* **WORK TO DO**: Take each line that has the word "Blender" and return it.

* **EXTRACTED MATERIAL**:
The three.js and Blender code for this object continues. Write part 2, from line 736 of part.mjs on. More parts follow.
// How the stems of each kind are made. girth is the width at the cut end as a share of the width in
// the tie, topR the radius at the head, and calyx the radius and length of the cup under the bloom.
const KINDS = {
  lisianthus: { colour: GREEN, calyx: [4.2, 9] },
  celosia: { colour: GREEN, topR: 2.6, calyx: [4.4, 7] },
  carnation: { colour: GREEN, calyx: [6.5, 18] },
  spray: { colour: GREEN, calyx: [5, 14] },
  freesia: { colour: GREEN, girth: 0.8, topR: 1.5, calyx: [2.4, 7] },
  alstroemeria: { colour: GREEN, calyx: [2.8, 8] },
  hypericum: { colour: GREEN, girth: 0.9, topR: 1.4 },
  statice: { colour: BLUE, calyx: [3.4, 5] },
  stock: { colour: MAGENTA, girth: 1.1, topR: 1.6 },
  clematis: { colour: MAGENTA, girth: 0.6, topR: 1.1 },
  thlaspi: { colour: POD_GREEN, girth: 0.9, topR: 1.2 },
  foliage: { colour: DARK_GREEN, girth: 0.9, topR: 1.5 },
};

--

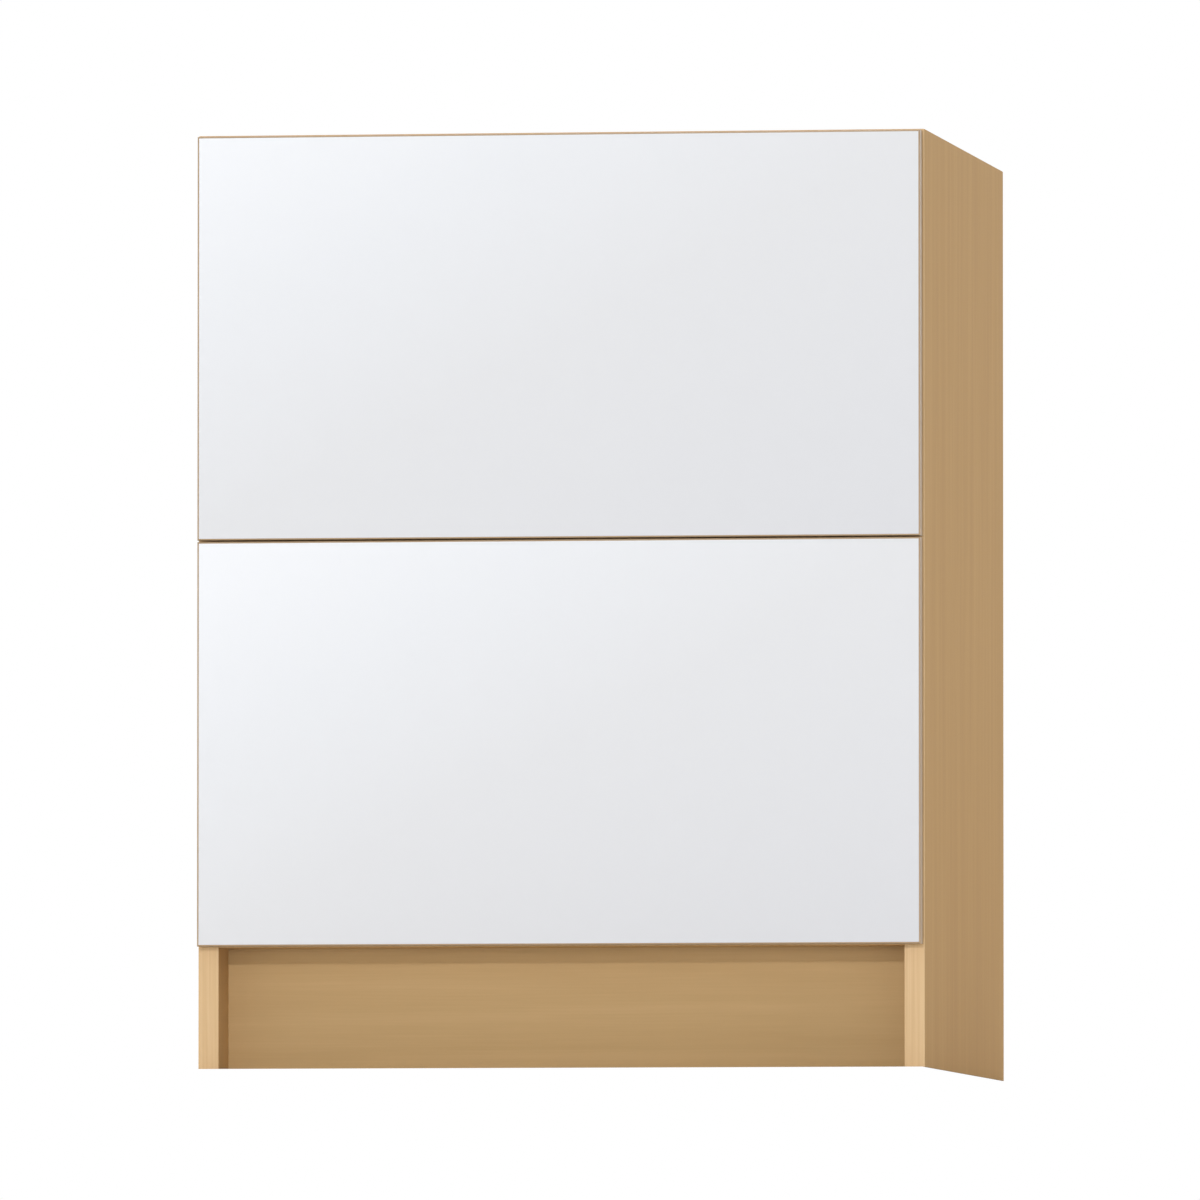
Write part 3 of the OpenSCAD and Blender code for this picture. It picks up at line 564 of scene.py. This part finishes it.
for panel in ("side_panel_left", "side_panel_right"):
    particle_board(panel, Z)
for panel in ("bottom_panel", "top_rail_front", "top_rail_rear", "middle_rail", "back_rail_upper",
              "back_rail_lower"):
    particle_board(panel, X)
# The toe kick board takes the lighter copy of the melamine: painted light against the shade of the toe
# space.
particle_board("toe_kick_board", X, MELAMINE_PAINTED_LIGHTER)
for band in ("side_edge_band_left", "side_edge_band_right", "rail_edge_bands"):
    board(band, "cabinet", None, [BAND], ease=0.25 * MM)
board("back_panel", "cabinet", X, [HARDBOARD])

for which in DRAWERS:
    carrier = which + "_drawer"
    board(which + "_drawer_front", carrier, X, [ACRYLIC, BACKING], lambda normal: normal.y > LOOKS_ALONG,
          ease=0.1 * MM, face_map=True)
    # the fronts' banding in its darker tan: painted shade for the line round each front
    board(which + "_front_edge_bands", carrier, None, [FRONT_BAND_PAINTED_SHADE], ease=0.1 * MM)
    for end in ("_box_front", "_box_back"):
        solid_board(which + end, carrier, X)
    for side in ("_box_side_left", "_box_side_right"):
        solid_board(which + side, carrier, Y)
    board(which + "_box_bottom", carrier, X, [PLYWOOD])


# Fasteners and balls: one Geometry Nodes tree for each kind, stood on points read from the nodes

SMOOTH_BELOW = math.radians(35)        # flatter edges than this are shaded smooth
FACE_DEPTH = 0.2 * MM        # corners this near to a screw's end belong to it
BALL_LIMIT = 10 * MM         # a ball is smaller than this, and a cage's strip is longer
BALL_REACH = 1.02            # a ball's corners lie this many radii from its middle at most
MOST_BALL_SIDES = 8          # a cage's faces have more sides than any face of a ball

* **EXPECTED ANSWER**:
The three.js and Blender code for this object continues. Write part 2, from line 736 of part.mjs on. More parts follow.
Write part 3 of the OpenSCAD and Blender code for this picture. It picks up at line 564 of scene.py. This part finishes it.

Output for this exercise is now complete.